# THE REQUEST
Return verbatim the inclusive range of lines running from the line that contains "own_mesh(spring)" to the line that contains "marks round the". Omit every other line.

# SOURCE DATA
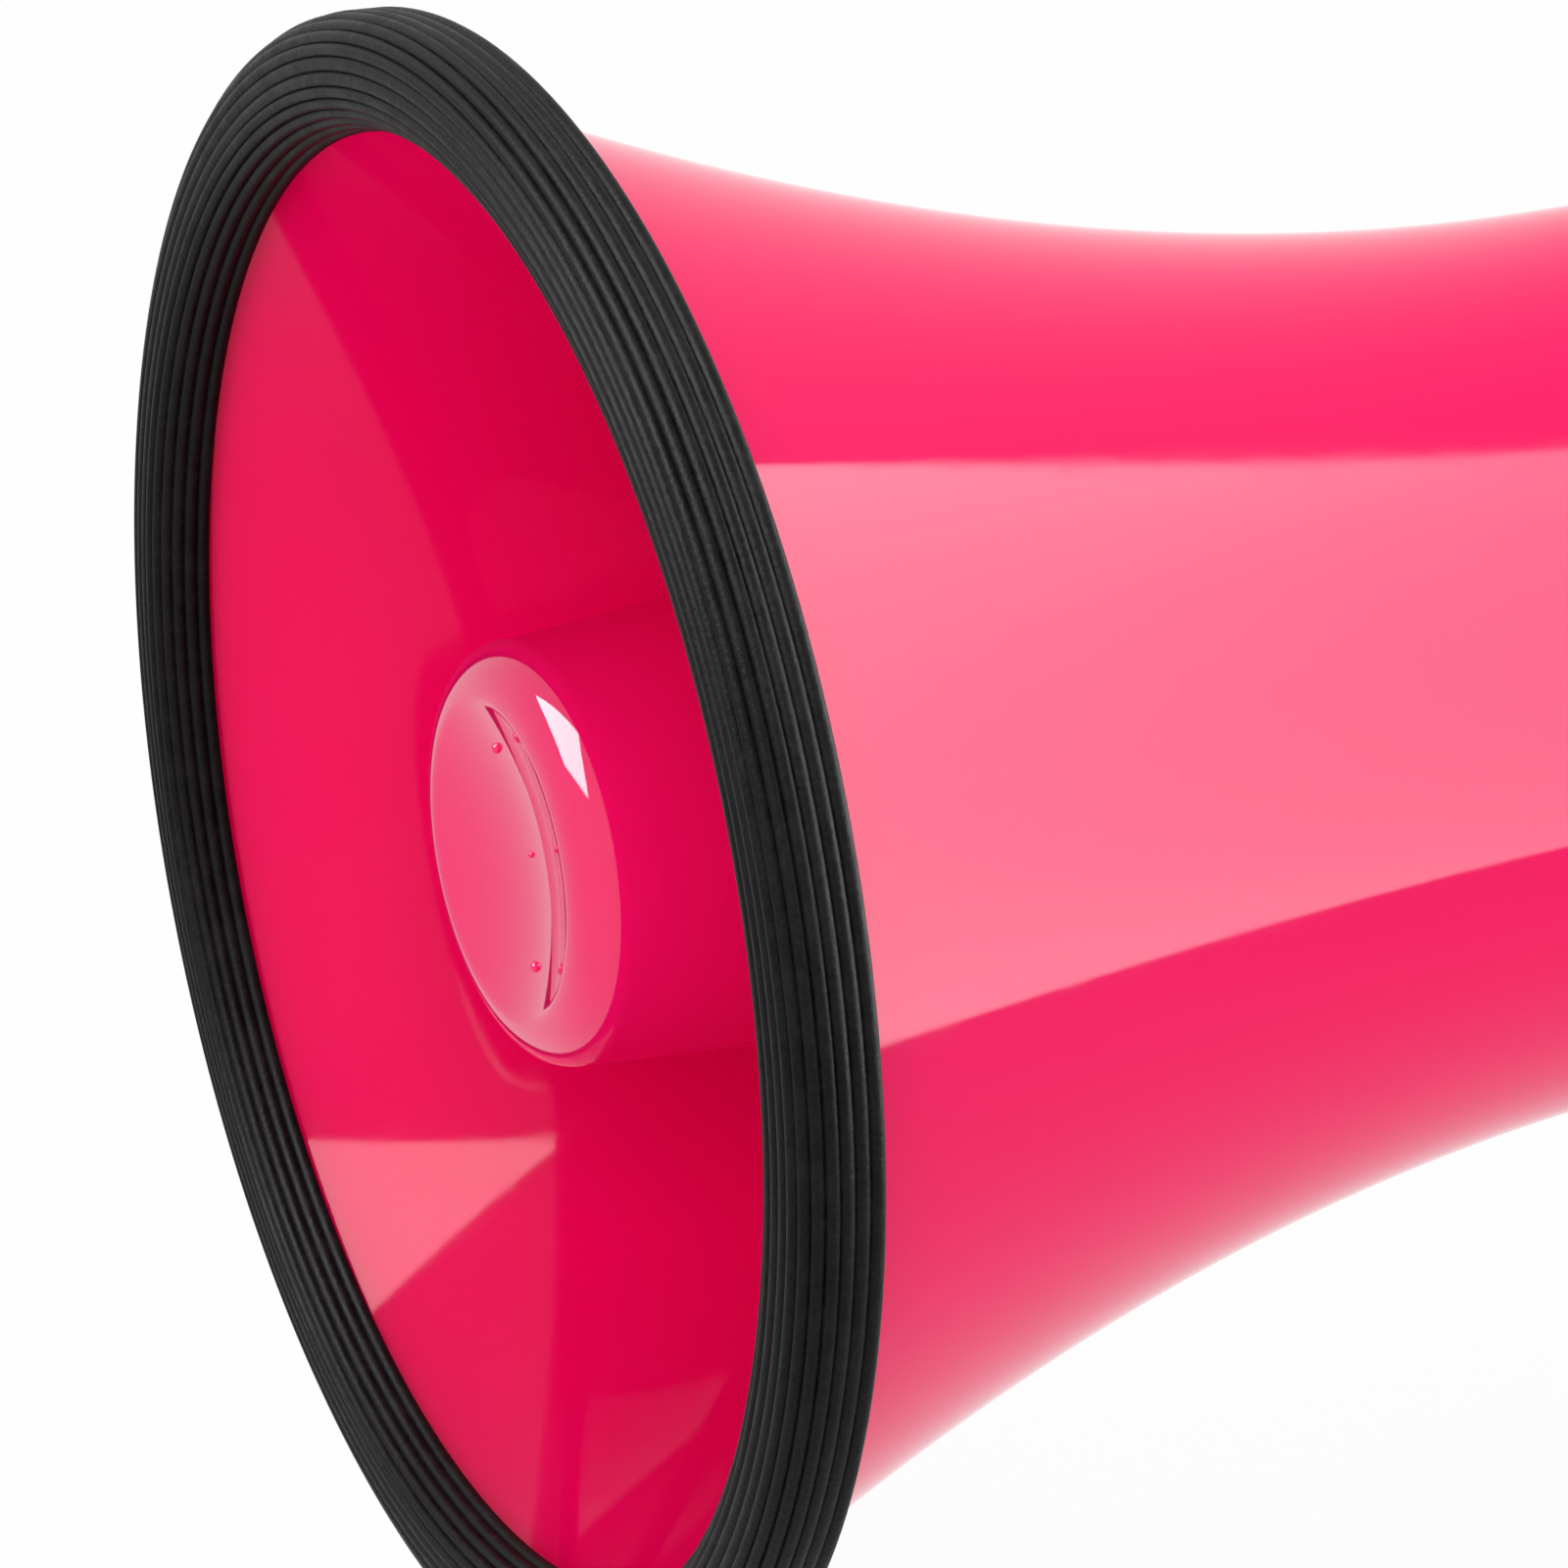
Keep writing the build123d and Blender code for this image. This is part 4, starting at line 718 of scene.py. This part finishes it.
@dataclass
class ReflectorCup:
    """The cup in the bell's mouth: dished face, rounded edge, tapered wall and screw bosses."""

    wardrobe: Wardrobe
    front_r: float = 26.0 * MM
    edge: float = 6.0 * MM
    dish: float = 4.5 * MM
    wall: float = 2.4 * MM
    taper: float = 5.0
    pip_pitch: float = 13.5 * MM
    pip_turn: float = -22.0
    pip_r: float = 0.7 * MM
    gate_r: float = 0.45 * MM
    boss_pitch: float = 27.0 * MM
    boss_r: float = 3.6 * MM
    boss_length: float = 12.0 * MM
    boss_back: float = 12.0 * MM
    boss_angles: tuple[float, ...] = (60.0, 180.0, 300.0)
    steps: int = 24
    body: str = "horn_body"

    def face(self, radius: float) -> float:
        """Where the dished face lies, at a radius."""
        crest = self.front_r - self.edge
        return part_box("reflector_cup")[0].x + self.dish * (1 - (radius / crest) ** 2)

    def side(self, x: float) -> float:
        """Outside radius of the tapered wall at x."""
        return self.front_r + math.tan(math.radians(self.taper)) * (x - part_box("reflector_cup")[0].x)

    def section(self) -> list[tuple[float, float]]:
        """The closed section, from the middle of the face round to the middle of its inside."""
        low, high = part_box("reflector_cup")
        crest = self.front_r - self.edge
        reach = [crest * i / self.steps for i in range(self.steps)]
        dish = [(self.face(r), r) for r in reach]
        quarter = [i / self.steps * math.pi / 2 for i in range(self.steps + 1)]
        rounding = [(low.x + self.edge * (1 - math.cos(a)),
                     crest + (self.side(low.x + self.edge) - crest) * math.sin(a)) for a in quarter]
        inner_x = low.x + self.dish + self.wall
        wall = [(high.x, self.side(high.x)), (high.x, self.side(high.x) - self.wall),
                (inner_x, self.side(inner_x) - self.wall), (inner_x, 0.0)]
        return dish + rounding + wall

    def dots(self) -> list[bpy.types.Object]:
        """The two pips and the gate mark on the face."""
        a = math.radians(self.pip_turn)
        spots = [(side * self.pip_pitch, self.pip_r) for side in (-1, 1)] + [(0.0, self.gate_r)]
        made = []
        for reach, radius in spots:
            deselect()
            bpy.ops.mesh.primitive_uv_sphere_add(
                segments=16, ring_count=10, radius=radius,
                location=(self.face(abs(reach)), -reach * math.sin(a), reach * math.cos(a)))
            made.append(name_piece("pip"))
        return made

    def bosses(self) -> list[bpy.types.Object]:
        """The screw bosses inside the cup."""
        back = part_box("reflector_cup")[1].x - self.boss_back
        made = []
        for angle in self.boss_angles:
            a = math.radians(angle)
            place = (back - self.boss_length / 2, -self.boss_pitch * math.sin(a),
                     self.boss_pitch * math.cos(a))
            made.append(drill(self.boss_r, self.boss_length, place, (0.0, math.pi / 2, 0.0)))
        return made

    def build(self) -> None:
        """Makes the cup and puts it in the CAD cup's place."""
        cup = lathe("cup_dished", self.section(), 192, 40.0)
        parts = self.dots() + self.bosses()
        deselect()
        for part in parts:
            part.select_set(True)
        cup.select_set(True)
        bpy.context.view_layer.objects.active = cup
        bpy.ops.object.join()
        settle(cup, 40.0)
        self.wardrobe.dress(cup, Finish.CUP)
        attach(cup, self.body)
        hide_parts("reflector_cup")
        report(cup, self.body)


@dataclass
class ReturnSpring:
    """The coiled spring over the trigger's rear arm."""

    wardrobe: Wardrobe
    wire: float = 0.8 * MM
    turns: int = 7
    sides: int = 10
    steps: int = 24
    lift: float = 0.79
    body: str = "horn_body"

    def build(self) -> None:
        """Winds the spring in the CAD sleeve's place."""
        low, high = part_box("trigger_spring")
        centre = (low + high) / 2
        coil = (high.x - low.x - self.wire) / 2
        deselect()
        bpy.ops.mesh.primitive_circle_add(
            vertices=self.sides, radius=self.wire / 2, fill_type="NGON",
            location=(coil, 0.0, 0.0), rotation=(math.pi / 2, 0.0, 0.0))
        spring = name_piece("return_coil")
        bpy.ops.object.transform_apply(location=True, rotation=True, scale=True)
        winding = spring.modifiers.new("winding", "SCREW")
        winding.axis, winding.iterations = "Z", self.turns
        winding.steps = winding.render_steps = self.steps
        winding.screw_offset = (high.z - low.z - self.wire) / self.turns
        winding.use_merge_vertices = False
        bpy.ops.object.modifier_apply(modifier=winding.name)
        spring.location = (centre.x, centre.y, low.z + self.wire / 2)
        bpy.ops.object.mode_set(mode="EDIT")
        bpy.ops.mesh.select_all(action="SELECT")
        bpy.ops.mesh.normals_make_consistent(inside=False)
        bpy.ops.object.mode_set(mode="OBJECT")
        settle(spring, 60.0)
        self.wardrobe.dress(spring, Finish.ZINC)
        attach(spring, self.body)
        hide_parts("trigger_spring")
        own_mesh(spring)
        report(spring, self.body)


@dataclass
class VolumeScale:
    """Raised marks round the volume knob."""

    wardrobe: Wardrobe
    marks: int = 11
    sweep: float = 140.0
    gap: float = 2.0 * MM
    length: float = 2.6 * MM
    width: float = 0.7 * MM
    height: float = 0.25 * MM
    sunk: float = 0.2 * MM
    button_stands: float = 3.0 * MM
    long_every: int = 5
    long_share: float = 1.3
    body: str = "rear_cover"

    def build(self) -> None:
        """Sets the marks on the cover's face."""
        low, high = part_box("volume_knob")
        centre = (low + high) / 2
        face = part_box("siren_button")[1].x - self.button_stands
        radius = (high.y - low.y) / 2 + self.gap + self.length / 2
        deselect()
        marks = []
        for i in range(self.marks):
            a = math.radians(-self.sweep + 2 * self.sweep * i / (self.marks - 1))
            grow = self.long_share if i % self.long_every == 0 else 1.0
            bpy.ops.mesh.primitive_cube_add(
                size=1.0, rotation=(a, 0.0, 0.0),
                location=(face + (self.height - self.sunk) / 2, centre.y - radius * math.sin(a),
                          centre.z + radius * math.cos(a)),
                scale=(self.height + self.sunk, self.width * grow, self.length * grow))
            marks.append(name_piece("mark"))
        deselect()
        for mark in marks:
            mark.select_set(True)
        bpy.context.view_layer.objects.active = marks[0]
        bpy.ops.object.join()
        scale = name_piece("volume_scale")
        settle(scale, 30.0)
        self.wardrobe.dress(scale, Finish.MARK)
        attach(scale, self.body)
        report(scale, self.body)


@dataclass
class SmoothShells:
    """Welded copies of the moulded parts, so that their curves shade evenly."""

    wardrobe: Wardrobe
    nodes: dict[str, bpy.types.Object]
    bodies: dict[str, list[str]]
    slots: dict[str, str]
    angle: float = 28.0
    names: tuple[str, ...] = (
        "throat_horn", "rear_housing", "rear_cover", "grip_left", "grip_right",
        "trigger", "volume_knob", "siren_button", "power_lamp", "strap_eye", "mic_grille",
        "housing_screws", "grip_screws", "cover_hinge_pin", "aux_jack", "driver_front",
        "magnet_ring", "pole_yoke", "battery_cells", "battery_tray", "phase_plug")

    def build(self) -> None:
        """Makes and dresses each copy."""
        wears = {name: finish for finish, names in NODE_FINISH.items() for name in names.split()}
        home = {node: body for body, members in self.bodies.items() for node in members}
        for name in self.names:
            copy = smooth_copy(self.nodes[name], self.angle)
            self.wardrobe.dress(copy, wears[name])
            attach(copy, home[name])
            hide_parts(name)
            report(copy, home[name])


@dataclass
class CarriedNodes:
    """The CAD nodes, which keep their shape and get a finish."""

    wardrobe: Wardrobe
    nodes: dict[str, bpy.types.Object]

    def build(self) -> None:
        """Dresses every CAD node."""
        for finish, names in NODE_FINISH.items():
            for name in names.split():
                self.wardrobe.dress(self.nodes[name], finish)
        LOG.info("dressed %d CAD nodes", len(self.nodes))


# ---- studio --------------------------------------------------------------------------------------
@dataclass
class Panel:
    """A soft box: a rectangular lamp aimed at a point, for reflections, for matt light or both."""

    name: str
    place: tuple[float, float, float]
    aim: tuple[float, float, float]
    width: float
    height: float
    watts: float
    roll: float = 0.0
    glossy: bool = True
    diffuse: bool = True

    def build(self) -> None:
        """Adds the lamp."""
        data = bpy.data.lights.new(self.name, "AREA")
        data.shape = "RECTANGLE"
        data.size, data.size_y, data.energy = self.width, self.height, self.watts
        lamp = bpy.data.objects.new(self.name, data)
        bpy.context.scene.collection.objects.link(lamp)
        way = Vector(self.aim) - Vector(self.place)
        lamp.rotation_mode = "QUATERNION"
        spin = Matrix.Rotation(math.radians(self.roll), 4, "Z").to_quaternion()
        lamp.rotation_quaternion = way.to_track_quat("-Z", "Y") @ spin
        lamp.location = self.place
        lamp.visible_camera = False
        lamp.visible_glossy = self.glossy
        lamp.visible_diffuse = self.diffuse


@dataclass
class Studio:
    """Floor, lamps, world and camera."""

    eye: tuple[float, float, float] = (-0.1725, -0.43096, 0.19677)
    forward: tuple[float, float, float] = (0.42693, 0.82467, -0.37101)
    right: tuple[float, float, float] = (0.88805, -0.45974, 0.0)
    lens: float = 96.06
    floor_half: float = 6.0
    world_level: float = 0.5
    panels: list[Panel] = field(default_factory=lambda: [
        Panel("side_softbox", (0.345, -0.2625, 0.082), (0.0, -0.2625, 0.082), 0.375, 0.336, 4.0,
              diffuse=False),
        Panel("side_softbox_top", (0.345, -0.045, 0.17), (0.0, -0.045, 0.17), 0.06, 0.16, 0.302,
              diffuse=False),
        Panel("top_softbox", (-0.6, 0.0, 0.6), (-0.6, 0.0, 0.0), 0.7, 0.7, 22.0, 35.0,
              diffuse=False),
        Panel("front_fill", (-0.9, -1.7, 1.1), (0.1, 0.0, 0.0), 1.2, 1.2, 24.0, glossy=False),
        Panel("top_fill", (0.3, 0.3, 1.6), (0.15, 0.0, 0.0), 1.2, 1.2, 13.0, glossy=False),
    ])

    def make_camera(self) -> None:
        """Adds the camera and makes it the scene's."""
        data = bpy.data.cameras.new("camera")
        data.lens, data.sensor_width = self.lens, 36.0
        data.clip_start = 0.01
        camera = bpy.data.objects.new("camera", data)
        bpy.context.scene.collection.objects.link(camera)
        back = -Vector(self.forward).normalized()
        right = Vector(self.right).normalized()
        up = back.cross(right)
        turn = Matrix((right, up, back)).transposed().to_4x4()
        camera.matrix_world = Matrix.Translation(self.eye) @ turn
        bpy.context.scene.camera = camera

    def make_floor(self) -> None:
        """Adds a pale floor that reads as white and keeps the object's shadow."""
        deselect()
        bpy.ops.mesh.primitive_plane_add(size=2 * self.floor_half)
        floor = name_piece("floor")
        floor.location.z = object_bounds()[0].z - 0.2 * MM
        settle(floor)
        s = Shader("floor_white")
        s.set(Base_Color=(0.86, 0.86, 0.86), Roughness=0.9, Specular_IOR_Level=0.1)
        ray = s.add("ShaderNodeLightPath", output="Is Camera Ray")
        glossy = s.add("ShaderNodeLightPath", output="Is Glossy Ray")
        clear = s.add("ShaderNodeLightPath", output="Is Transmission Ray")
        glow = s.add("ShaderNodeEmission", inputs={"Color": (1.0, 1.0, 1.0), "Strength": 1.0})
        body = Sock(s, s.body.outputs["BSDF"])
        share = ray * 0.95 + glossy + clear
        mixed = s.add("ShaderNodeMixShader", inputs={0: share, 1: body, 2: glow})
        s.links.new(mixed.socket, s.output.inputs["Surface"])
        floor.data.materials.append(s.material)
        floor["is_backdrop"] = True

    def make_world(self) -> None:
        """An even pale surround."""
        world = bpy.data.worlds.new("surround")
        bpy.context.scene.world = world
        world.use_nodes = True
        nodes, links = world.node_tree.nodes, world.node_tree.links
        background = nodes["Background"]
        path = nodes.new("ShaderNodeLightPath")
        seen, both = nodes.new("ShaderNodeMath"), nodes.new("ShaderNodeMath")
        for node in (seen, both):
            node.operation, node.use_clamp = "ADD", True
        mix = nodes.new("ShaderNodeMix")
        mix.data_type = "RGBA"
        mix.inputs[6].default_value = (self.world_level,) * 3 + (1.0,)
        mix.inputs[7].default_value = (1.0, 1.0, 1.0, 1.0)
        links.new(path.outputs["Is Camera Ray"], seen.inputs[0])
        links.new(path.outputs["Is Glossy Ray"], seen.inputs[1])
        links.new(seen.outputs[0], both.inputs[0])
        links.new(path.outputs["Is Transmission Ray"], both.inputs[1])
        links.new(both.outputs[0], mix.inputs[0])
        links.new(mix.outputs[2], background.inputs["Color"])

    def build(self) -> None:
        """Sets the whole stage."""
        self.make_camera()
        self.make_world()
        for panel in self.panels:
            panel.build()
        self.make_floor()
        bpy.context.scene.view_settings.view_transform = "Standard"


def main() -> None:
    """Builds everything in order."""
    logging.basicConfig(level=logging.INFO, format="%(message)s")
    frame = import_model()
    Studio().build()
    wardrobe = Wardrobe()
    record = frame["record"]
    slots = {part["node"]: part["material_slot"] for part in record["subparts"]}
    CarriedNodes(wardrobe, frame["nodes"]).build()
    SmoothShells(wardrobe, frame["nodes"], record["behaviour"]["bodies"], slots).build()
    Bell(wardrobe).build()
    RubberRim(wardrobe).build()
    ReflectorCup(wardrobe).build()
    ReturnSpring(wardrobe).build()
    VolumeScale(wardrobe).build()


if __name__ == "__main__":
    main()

# OUTPUT BELOW
        own_mesh(spring)
        report(spring, self.body)


@dataclass
class VolumeScale:
    """Raised marks round the volume knob."""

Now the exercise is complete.